Chadwick Boseman, known for his role as King T’Challa in Marvel’s “Black Panther,” has died after a four-year battle with cancer, according to a post on his Twitter account. The post said the actor, who also played Black icons such as James Brown, Thurgood Marshall and Jackie Robinson, died at home with his wife and family.
Boseman was diagnosed with stage three colon cancer in 2016, and it progressed to stage four, the post said. He was 43 years old, according to The Associated Press.
“A true fighter, Chadwick persevered through it all, and brought you many of the films you have come to love so much. From Marshall to Da 5 Bloods, August Wilson’s Ma Rainey’s Black Bottom and several more, all were filmed during and between countless surgeries and chemotherapy,” the post said.
The post added that it was “the honor of his career” to play King T’Challa in “Black Panther.” In August 2019, Marvel Studios president Kevin Feige and “Black Panther” director Ryan Coogler announced that “Black Panther 2” would be released in May 2022.
Boseman had not publicly disclosed his battle with cancer, according to AP.
On Saturday, the governor of South Carolina, where Boseman was born, said he ordered the Statehouse flags to be lowered to half-staff on Sunday to “honor the life, contributions and memory of a truly extraordinary son of South Carolina.”
Boseman graduated from Howard University and starred in various television shows in the early 2000s before getting the star role as Jackie Robinson, the first Black person to play in Major League Baseball, in the 2013 film “42,” according to IMDB.
From there, he went on to star as James Brown in the 2014 film “Get On Up,” Andre Davis in the 2019 film “21 Bridges,” and Stormin’ Norman in this year’s “Da 5 Bloods.”
His death came on the day Major League Baseball was celebrating Jackie Robinson Day, usually celebrated on April 15.
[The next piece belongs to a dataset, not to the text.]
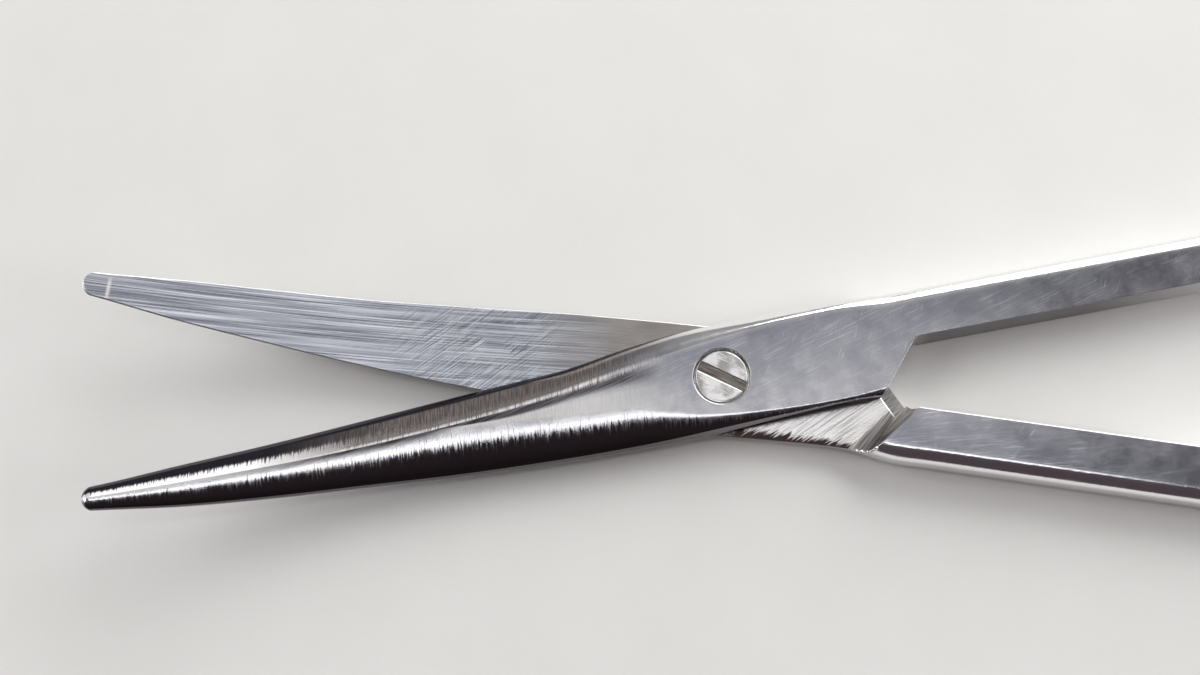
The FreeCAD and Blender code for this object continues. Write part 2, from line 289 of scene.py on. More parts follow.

# %% [markdown]
# The outer faces are forged, ground and polished by hand, and every zone was held to another wheel.
# The joint and the shanks have flat satin faces, cloudy from wiping and finely scratched.
# The blade's upper slope is ground across its length and its back is polished to a mirror.
# Light is also painted into the colours: white painted highlights on the crown, the ridge and the rounded
# side, and dark painted reflections of the near side on the back, below the ridge and on the wall above the
# cutting edge.
# The mesh carries the zones: u of its UV map runs round the section, from the cutting edge over the crown
# to the back, so one material can draw them all. Where two wheels met, the border is ragged.

# %% Limits of the zones on the outer faces
WALL_END, GRIND_END, CROWN_END = 4 / 96, 18 / 96, 28 / 96  # u at the borders of the zones
POLISHED_FROM = CROWN_END + 0.05
TIP_SPLIT = 0.118  # u at which dark and bright meet on the slope near the tip
RAGGED = 0.16  # of u, over which ragged borders wander
BLADE = (-3.0, -12.0)  # in mm along the half: a mask is 0 at the first and 1 at the second
ROUND_SIDE = (-9.0, -1.0)
JOINT = (-8.0, 3.0)
LOW_WALL, HIGH_WALL = (1.0, -6.0), (-30.0, -42.0)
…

Major League Baseball tweeted that “his transcendent performance in ’42’ will stand the test of time and serve as a powerful vehicle to tell Jackie’s story to audiences for generations to come.”
Fans and colleagues shared messages of grief online.
Filmmaker Ava DuVernay posted a photo of the Wakanda ancestral plane from “Black Panther,” telling Boseman, “May you have a beautiful return, King. We will miss you so.”
Marvel Studios tweeted a photo of Boseman dressed in the costume of his iconic role, writing, “our hearts are broken. … Your legacy will live on forever.”
The company also tweeted out a series of photos of Boseman from Marvel sets and with his fellow cast members.
Chris Evans, who starred in Marvel’s “Avengers” movies alongside Boseman, tweeted that he is “absolutely devastated” and that Boseman’s death is “beyond heartbreaking.”
“Chadwick was special. A true original. He was a deeply committed and constantly curious artist. He had so much amazing work still left to create,” Evans said. “I’m endlessly grateful for our friendship.”
Democratic vice presidential candidate Kamala Harris tweeted a photo of her and Boseman, saying she is “heartbroken.” Boseman’s last tweet before his death was a photo of himself and Harris, encouraging people to vote.
“My friend and fellow Bison Chadwick Boseman was brilliant, kind, learned, and humble,” she wrote. “He left too early but his life made a difference.”
She also attended Howard University, whose mascot is the bison.